Foster, 46, made the most of those opportunities. At 15, she appeared on "Star Search." A couple years later she quit high school to join the national tour of "The Will Rogers Follies," directed by Tommy Tune.

But Foster was Broadway bound. A role in the touring production of "Grease" led to her being asked to join the Broadway cast. She would go on to win two leading actress Tonys, the first for playing Millie Dillmount in "Thoroughly Modern Millie" in 2002 and the second for playing Reno Sweeney in "Anything Goes" in 2011.

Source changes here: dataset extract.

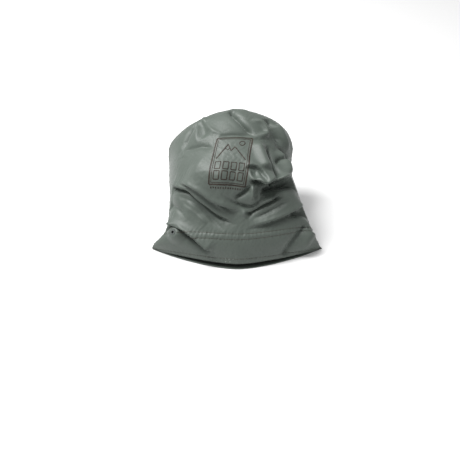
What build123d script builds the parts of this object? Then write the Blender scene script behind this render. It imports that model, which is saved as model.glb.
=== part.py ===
"""Drawstring stuff sack of coated nylon, lying on the floor half full of air, mouth towards -Y.

Two fabric panels are sewn together along both sides and across the closed end. A turned hem runs round
the mouth. Behind it a tape inside each panel makes the tunnel for a drawcord, which enters at one eyelet.
Millimetres, +Z up, origin on the floor under the middle of the sack.
"""

from build123d import *
import math
import os

# --- Driving dimensions -----------------------------------------------------------------------------
body_width = 254.0          # side to side across the belly
body_depth = 254.0          # mouth edge to closed end
body_height = 222.0         # floor to crown

cloth_wall = 1.2            # stands in for 0.15 mm coated cloth
tape_wall = 0.8             # tunnel tape, turned hem and seam tape
mouth_hem_width = 6.0       # in plan; the steep front makes it 13 mm along the cloth
tunnel_width = 5.5          # between the stitch rows, in plan; 11 mm along the cloth
seam_tape_half_width = 3.0
stitch_width = 0.9          # in plan
stitch_height = 0.35        # thread standing on the cloth
print_height = 0.35         # ink standing on the cloth

# Sections across the sack: front point (y, z), back point (y, z), half width, shift in x.
# y is in body depths, z in body heights, x in body widths. Each section is an ellipse that stands on its
# back point. What a section has below the floor is cut off, so the back panel lies flat.
mouth_section = ((-0.520, 0.063), (-0.520, -0.135), 0.618, 0.000)
ear_section = ((-0.445, 0.234), (-0.224, -0.162), 0.640, -0.030)
waist_section = ((-0.354, 0.428), (-0.157, -0.099), 0.528, -0.004)
belly_section = ((-0.177, 0.685), (0.098, -0.135), 0.498, -0.020)
shoulder_section = ((0.079, 0.901), (0.374, -0.054), 0.486, -0.043)
crown_section = ((0.295, 1.000), (0.480, 0.270), 0.445, -0.047)
nape_section = ((0.425, 0.928), (0.500, 0.518), 0.366, -0.043)
end_section = ((0.476, 0.811), (0.500, 0.631), 0.283, -0.039)
sections = [mouth_section, ear_section, waist_section, belly_section,
            shoulder_section, crown_section, nape_section, end_section]

# The mouth edge and the tunnel's first stitch row in plan, in body widths and depths.
mouth_line = ((-0.701, -0.280), (0.000, -0.500), (0.701, -0.366))
tunnel_line = ((-0.701, -0.079), (-0.591, -0.236), (-0.476, -0.354), (-0.311, -0.398), (0.000, -0.437),
               (0.311, -0.398), (0.476, -0.319), (0.591, -0.197), (0.701, -0.059))
hem_stitch_set_back = 4.0   # hem stitch row behind the mouth edge, in plan

# The line of the side seams near the mouth and beyond the closed end (y, z).
seam_start = ((-0.551, 0.016), (-0.394, 0.025))
seam_finish = (0.591, 0.775)
end_seam_reach = 0.25       # the end seam's tape each side of the middle, in body widths

# Eyelet for the drawcord, beside the left side seam.
eyelet_bore_radius = 2.75
eyelet_wall = 0.6
eyelet_flange_radius = 5.5
eyelet_flange_thickness = 0.7
eyelet_lift = 0.4           # flange and washer clear of the curved cloth
eyelet_length = 3.4         # barrel below the flange
eyelet_clearance = 0.05
eyelet_place = (-0.476, -0.343)
tape_hole_radius = 7.0
eyelet_cut = 24.0           # length of the cutting cylinders, short of the back panel

# Printed emblem on the front: a tall frame, a plain mountain and three bars.
emblem_place = (-0.035, -0.071)
emblem_width = 62.0
emblem_height = 94.0
emblem_line = 2.0
emblem_lean = -10.0         # degrees; the top leans to +X
emblem_reach = 60.0         # deeper than the cloth curves away under the emblem
mountain = ((-0.71, -0.09), (-0.26, 0.64), (0.19, 0.17), (0.42, 0.35), (0.74, -0.09))    # in half sizes
bar_width = 40.0
bar_pitch = 7.0
bar_drop = 21.0             # first bar below the emblem's middle

room = 3 * max(body_width, body_depth, body_height)     # larger than the sack, for cutting blocks


# --- Building blocks --------------------------------------------------------------------------------
def centre_of(section):
    """The middle of a section, as (y, z) in millimetres."""
    (front_y, front_z), (back_y, back_z), _, _ = section
    return (front_y + back_y) / 2 * body_depth, (front_z + back_z) / 2 * body_height


def sack_form(inset):
    """The sack as a solid, made smaller all round by inset and cut flat above the floor."""
    with BuildPart() as form:
        for section in sections:
            (front_y, front_z), (back_y, back_z), half_width, shift = section
            rise_y = (front_y - back_y) * body_depth
            rise_z = (front_z - back_z) * body_height
            half_height = math.hypot(rise_y, rise_z) / 2
            middle_y, middle_z = centre_of(section)
            plane = Plane(origin=(shift * body_width, middle_y, middle_z),
                          x_dir=(0, rise_y, rise_z), z_dir=(0, -rise_z, rise_y))
            if section is end_section:
                plane = plane.offset(inset)
            with BuildSketch(plane):
                Ellipse(half_height - inset, half_width * body_width - inset, rotation=180)
        loft()
        split(bisect_by=Plane.XY.offset(max(inset, 0)), keep=Keep.TOP)
    return form.part


def behind(line, set_back):
    """A block of everything behind a line drawn in plan and moved back by set_back millimetres."""
    points = [(x * body_width, y * body_depth + set_back) for x, y in line]
    with BuildPart() as block:
        with BuildSketch(Plane.XY.offset(-room)):
            with BuildLine():
                edge = Spline(*points)
                Polyline(edge @ 1, (room, (edge @ 1).Y), (room, room), (-room, room),
                         (-room, (edge @ 0).Y), edge @ 0)
            make_face()
        extrude(amount=2 * room)
    return block.part


def front_of_seam(shift):
    """A block of everything in front of the side seams' surface, moved up by shift."""
    line = [(y * body_depth, z * body_height) for y, z in seam_start]
    line += [centre_of(section) for section in sections[1:-2]]
    line += [(seam_finish[0] * body_depth, seam_finish[1] * body_height)]
    line = [(y, z + shift) for y, z in line]
    with BuildPart() as block:
        with BuildSketch(Plane.YZ.offset(-room)):
            with BuildLine():
                Spline(*line)
                Polyline(line[-1], (room, line[-1][1]), (room, room), (-room, room),
                         (-room, line[0][1]), line[0])
            make_face()
        extrude(amount=2 * room)
    return block.part


def surface_plane(form, place):
    """The plane touching the form's top side above a point of the floor, local Z outwards."""
    x, y = place[0] * body_width, place[1] * body_depth
    hits = form.find_intersection_points(Axis((x, y, room), (0, 0, -1)))
    point, normal = max(hits, key=lambda hit: hit[0].Z)
    if normal.Z < 0:
        normal = -normal
    across = Vector(1, 0, 0) - normal * normal.X
    return Plane(origin=point, x_dir=across, z_dir=normal)


def side_block(left, right):
    """A block of everything between two values of x."""
    with BuildPart() as block:
        with Locations(((left + right) / 2, 0, 0)):
            Box(right - left, 2 * room, 2 * room)
    return block.part


def write(part, name):
    """Names one finished piece and writes its STEP."""
    part.label = name
    export_step(part, f"parts/{name}.step")


os.makedirs("parts", exist_ok=True)

# --- Forms and cutting blocks -----------------------------------------------------------------------
outer_form = sack_form(0)
inner_form = sack_form(cloth_wall)
tape_form = sack_form(cloth_wall + tape_wall)
stitch_form = sack_form(-stitch_height)
print_form = sack_form(-print_height)

behind_edge = behind(mouth_line, 0)
behind_tunnel = behind(tunnel_line, tunnel_width)
front_half = front_of_seam(0)
hem_band = behind_edge - behind(mouth_line, mouth_hem_width)
tunnel_band = behind(tunnel_line, 0) - behind_tunnel
seam_band = front_of_seam(-seam_tape_half_width) - front_of_seam(seam_tape_half_width)
end_reach = end_seam_reach * body_width
end_middle = end_section[3] * body_width

# --- Eyelet -----------------------------------------------------------------------------------------
eyelet_plane = surface_plane(outer_form, eyelet_place)
barrel_radius = eyelet_bore_radius + eyelet_wall
with BuildPart(eyelet_plane) as cloth_hole:
    Cylinder(barrel_radius + eyelet_clearance, eyelet_cut)
with BuildPart(eyelet_plane) as tape_hole:
    Cylinder(tape_hole_radius, eyelet_cut)

flange_plane = eyelet_plane.offset(eyelet_lift)
with BuildPart() as eyelet_barrel:
    with BuildSketch(flange_plane):
        Circle(eyelet_flange_radius)
    extrude(amount=eyelet_flange_thickness)
    with BuildSketch(flange_plane):
        Circle(barrel_radius)
    extrude(amount=-eyelet_length)
    with BuildSketch(flange_plane):
        Circle(eyelet_bore_radius)
    extrude(amount=eyelet_cut, both=True, mode=Mode.SUBTRACT)
write(eyelet_barrel.part, "eyelet_barrel")

with BuildPart() as eyelet_washer:
    with BuildSketch(eyelet_plane.offset(-cloth_wall - eyelet_lift)):
        Circle(eyelet_flange_radius)
        Circle(barrel_radius + eyelet_clearance, mode=Mode.SUBTRACT)
    extrude(amount=-eyelet_flange_thickness)
write(eyelet_washer.part, "eyelet_washer")

# --- The two panels ---------------------------------------------------------------------------------
shell = (outer_form & behind_edge) - inner_form
write((shell & front_half) - cloth_hole.part, "front_panel")
write(shell - front_half, "back_panel")

# --- Turned hem and tunnel tape, inside each panel --------------------------------------------------
hem = (inner_form & hem_band) - tape_form
write(hem & front_half, "front_mouth_hem")
write(hem - front_half, "back_mouth_hem")

tunnel = (inner_form & tunnel_band) - tape_form
write((tunnel & front_half) - tape_hole.part, "front_casing_tape")
write(tunnel - front_half, "back_casing_tape")

# --- Seam tapes, inside -----------------------------------------------------------------------------
seam = (inner_form & seam_band & behind_tunnel) - tape_form
write(seam & side_block(-room, end_middle - end_reach), "left_side_seam")
write(seam & side_block(end_middle + end_reach, room), "right_side_seam")
write(seam & side_block(end_middle - end_reach, end_middle + end_reach), "end_seam")

# --- Stitch rows on the front panel -----------------------------------------------------------------
above_seam = front_of_seam(2 * seam_tape_half_width)
for line, set_back, name in (
    (tunnel_line, 0, "casing_stitch_row_1"),
    (tunnel_line, tunnel_width - stitch_width, "casing_stitch_row_2"),
    (mouth_line, hem_stitch_set_back, "mouth_hem_stitch_row"),
):
    row_band = behind(line, set_back) - behind(line, set_back + stitch_width)
    write(((stitch_form & row_band) - outer_form) & above_seam - tape_hole.part, name)

# --- Printed emblem ---------------------------------------------------------------------------------
emblem_plane = surface_plane(outer_form, emblem_place)
half_w = emblem_width / 2
half_h = emblem_height / 2
ridge_line = [(x * half_w, y * half_h) for x, y in mountain]
with BuildPart() as emblem_cutter:
    with BuildSketch(emblem_plane.rotated((0, 0, emblem_lean))):
        Rectangle(emblem_width, emblem_height)
        Rectangle(emblem_width - 2 * emblem_line, emblem_height - 2 * emblem_line, mode=Mode.SUBTRACT)
        with BuildLine():
            Polyline(*ridge_line, ridge_line[0])
        make_face()
        with Locations(*[(0, -bar_drop - row * bar_pitch) for row in range(3)]):
            Rectangle(bar_width, emblem_line)
    extrude(amount=emblem_reach, both=True)
write((print_form & emblem_cutter.part) - outer_form, "printed_emblem")
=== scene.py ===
"""A puffed drawstring stuff sack of coated nylon on a pale floor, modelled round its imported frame."""

import logging
import math
from dataclasses import dataclass, field
from enum import Enum

import bpy
import numpy as np
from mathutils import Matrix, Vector, noise


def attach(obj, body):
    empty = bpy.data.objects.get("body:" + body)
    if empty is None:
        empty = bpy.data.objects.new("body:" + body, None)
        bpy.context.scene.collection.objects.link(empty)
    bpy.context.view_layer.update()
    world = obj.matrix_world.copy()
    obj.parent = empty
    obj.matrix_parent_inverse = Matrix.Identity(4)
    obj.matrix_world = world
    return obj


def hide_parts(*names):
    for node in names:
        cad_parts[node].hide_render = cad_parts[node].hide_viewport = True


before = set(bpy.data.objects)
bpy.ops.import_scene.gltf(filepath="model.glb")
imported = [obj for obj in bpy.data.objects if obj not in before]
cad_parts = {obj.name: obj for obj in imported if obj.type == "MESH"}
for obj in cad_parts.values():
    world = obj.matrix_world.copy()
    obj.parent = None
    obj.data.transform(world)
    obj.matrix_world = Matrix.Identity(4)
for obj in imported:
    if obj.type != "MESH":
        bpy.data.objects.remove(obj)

log = logging.getLogger("stuff_sack")

Point = tuple[float, float, float]
Pair = tuple[float, float]

ROOT = "root"
MM = 0.001


# --- The cut of the cloth and the form it takes -----------------------------------------------------
class Panel(Enum):
    """The two cloth panels that are sewn into the sack."""

    FRONT = "front"
    BACK = "back"


@dataclass(frozen=True)
class Cut:
    """The flat cut of one panel, in millimetres.

    Attributes:
        width: Side seam to side seam.
        length: Mouth edge to end seam.
        columns: Mesh cells across.
        rows: Mesh cells along.
    """

    width: float = 340.0
    length: float = 392.0
    columns: int = 100
    rows: int = 116

    def grid(self) -> tuple[np.ndarray, np.ndarray]:
        """Gives the flat u and v of each mesh point, in millimetres, as (rows + 1, columns + 1) arrays."""
        u = np.linspace(-self.width / 2, self.width / 2, self.columns + 1)
        v = np.linspace(0.0, self.length, self.rows + 1)
        return np.meshgrid(u, v)


@dataclass(frozen=True)
class Section:
    """One cross-section of the puffed sack, in millimetres of the frame.

    Attributes:
        along: How far along the cloth it sits, from 0 at the mouth to 1 at the end seam.
        front: Its highest front point, as (y, z).
        back: Its lowest back point, as (y, z).
        half_width: Half its width.
        shift: How far its middle is moved in x.
        bow: How far its two side points are pulled towards the mouth.
        droop: How far its two side points hang down.
        round: How round its left and right halves are, 2 for an ellipse and 1 for straight flanks.
    """

    along: float
    front: Pair
    back: Pair
    half_width: float
    shift: float = 0.0
    bow: float = 0.0
    droop: float = 0.0
    round: Pair = (2.0, 2.0)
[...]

After a successful Broadway career, Foster decided to try her hand in Hollywood. She played the lead in the ABC Family dramedy "Bunheads," but the series was short-lived. The same, thankfully, cannot be said for "Younger." Foster stars as Liza Miller on the show, a 40-year-old divorcee with good genes who decides to reinvent herself as a much younger woman to land a job. She was promoting the series' seventh and final season when she took time out to speak to Pride Source. Inevitably, the topic turned to the impressively diverse cast in "Younger."

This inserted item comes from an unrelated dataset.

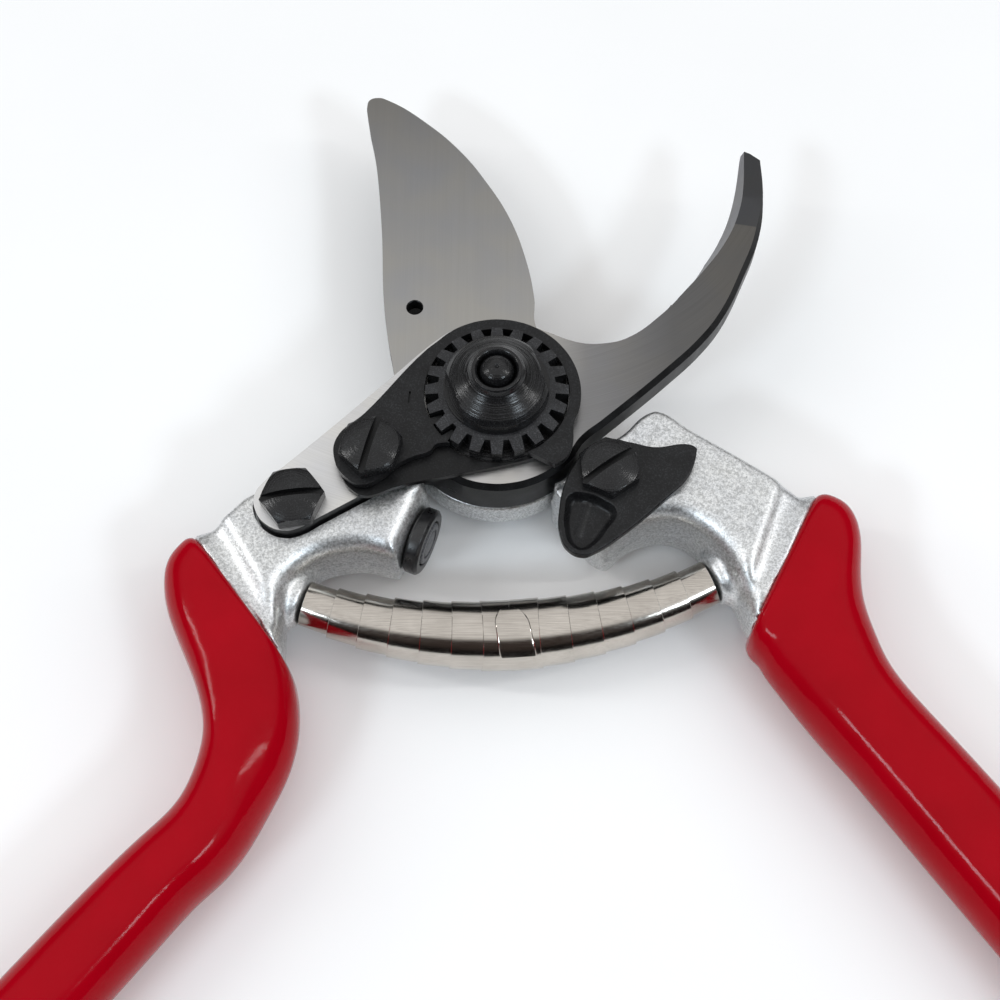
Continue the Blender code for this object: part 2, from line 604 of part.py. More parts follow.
def main():
    aluminium = material("cast_aluminium", (0.62, 0.63, 0.64), 0.42, 1.0)
    red = material("red_coating", (0.42, 0.0, 0.008), 0.25, 0.0)
    steel = material("ground_steel", (0.42, 0.41, 0.40), 0.35, 1.0)
    black = material("black_oxide", (0.03, 0.03, 0.034), 0.42, 0.8)
    nickel = material("nickel_plate", (0.75, 0.72, 0.68), 0.12, 1.0)
    bronze = material("bronze", (0.5, 0.33, 0.15), 0.35, 1.0)
    rubber = material("black_rubber", (0.015, 0.015, 0.016), 0.55, 0.0)

    finish(make_left_handle(), aluminium)
    finish(make_right_handle(), aluminium)
    finish(grip("left_grip", LEFT_STATIONS), red)
    finish(grip("right_grip", RIGHT_STATIONS), red)
    finish(make_counter_blade(), steel)
    finish(make_cutting_blade(), steel)
    finish(make_bolt(), black)
    finish(make_nut(), black)
    finish(make_segment(), black)
    finish(make_segment_plate(), black)
    finish(tube("pivot_bush", BUSH_OUTER, BUSH_INNER, HUB_BACK, BLADE_FRONT), bronze)
    pin_top = BLADE_FRONT - PIN_COVER - GAP
    finish(cylinder("blade_locating_pin", PIN_RADIUS, HUB_BACK + 1 + GAP, pin_top, LOCATING_PIN, 16), steel)
    depth = HOOK_FRONT - HOOK_BACK + SCREW_DEPTH
    finish(screw("tang_screw", TANG_SCREW, HOOK_FRONT, TANG_SLOT, depth), black)
    depth = SEGMENT_FRONT - HOOK_BACK + SCREW_DEPTH
    finish(screw("segment_screw", SEGMENT_SCREW, SEGMENT_FRONT, SEGMENT_SLOT, depth), black)
    depth = CATCH_FRONT - RIGHT_FRONT + SCREW_DEPTH
    finish(screw("catch_screw", CATCH_SCREW, CATCH_FRONT, CATCH_SLOT, depth), black)
    finish(make_catch(), black)
    back = RIGHT_FRONT - WASHER_SEAT_DEPTH + GAP
    front = back + WASHER_THICKNESS
    finish(tube("catch_washer", WASHER_RADIUS, SCREW_HOLE + 0.1, back, front, CATCH_SCREW, 24), steel)
    finish(make_spring(), nickel)
    for piece in make_buffer():
        finish(piece, rubber)


main()
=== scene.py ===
import math

import bmesh
import bpy
import numpy as np
from mathutils import Matrix, Vector

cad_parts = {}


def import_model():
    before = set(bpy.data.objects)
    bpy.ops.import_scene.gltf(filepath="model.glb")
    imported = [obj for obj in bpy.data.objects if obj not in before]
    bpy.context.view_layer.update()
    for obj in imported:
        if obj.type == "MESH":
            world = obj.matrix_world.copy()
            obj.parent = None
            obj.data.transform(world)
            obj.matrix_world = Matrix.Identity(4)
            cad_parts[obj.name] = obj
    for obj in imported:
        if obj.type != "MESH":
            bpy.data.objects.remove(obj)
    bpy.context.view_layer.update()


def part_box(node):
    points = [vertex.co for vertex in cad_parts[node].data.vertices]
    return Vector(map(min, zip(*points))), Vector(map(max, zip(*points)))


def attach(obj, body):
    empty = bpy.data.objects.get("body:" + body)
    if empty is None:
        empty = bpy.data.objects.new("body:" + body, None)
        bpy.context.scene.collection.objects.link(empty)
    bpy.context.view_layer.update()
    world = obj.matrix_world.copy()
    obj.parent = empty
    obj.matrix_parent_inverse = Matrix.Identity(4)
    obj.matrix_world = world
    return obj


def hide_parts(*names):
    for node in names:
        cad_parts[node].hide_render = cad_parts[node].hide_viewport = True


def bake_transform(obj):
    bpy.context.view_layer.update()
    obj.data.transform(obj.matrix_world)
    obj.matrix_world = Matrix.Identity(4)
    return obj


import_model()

# Lengths below are in millimetres, and MM turns them into metres.
MM = 0.001
MID = 8.1
SHARP = "corner"
# A span's length over its handles' length, as in Blender's automatic handles
AUTO_HANDLE = 2.5614


def levels(node):
    low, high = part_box(node)
    return low[2] / MM, high[2] / MM


HUB_BACK, HUB_FRONT = 3.8, 9.3
BLADE_BACK, BLADE_FRONT = levels("cutting_blade")
HOOK_BACK, HOOK_FRONT = levels("counter_blade")
PLATE_BACK, PLATE_FRONT = levels("segment_plate")
SEGMENT_BACK, SEGMENT_FRONT = levels("toothed_segment")
NUT_TOP = levels("pivot_nut")[1]
BOLT_TIP = levels("pivot_bolt")[1]
CATCH_BACK, CATCH_FRONT = levels("thumb_catch")
LEFT_BACK, LEFT_FRONT = 0.8, 15.3
RIGHT_BACK, RIGHT_FRONT = 0.8, 16.3
HUB_RADIUS = 15.0
BOLT_HOLE, BUSH_HOLE, SCREW_HOLE, PIN_HOLE = 3.9, 5.7, 2.3, 1.8
WASHER_SEAT, WASHER_SEAT_DEPTH = 4.7, 0.7
SCREW_HEX = 8.5
LOCATING_PIN = (9.0, -6.0)
TEETH, TOOTH_TIP, TOOTH_ROOT = 20, 11.0, 9.0
TOOTH_TOP, NUT_TURN = 21.6, 19
SEGMENT_RADIUS = 12.9

TANG_SCREW, TANG_SLOT = (-30.6, -17.05), 8.0
SEGMENT_SCREW, SEGMENT_SLOT = (-18.9, -9.95), 75.0
CATCH_SCREW, CATCH_SLOT, CATCH_TURN = (16.9, -12.35), 35.0, -20.5
BUFFER_FACE, BUFFER_ANGLE, CLOSING_ANGLE = (-10.3, -20.3), -22.0, 60.0
SPRING_ENDS, SPRING_SAG = ((-29.2, -30.0), (32.6, -26.6)), (0.6, -35.2)
SPRING_BANDS, SPRING_END_RADIUS, SPRING_MID_RADIUS = 14, 3.1, 5.5
SPRING_SEAT_RADIUS, PEG_RADIUS = 4.1, 1.5
STRIP_THICKNESS, STRIP_END, STRIP_HALF_WIDTH = 0.24, 0.503, 0.040
# The coating's thickness, and the way between the first stations of a handle
COAT, STATION_STEP = 1.5, 3.1

HOOK_TIP, HOOK_WALL_END, HOOK_CENTRE = (42.9, 49.4), (28.0, 17.5), (0.0, 55.0)
HOOK_ARM = [
    (8.6, 12.0), (10.9, 11.0), (13.9, 10.2), (16.8, 10.2), (20.4, 11.1), (26.2, 15.5), (30.4, 20.2),
    (33.9, 24.4), (36.8, 28.5), (39.2, 33.2), (41.3, 40.2), (*HOOK_TIP, SHARP), (44.7, 47.6, SHARP),
    (44.4, 40.5), (43.2, 31.5), (40.0, 23.2), (36.2, 15.5), (32.7, 10.8), (27.4, 5.5), (16.8, -3.9),
]
HOOK_TANG = [
    (-14.5, -12.6), (-19.6, -15.6), (-26.7, -19.8), (-29.6, -21.5), (-31.7, -21.9), (-34.4, -20.9),
    (-36.2, -18.6), (-36.5, -16.0), (-35.0, -13.6), (-32.3, -11.2), (-16.3, 4.2),
]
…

"There's been so much education for myself … things that I have learned," she admitted. "Honestly, working with Nico [Tortorella, who identifies as non-binary and plays Foster's love interest] has been unbelievable. Just the conversations we have not only on set but off set. It's been amazing to have non-binary characters on the show. It's been a wonderful thing. … I feel proud to have been on such an inclusive show in that way."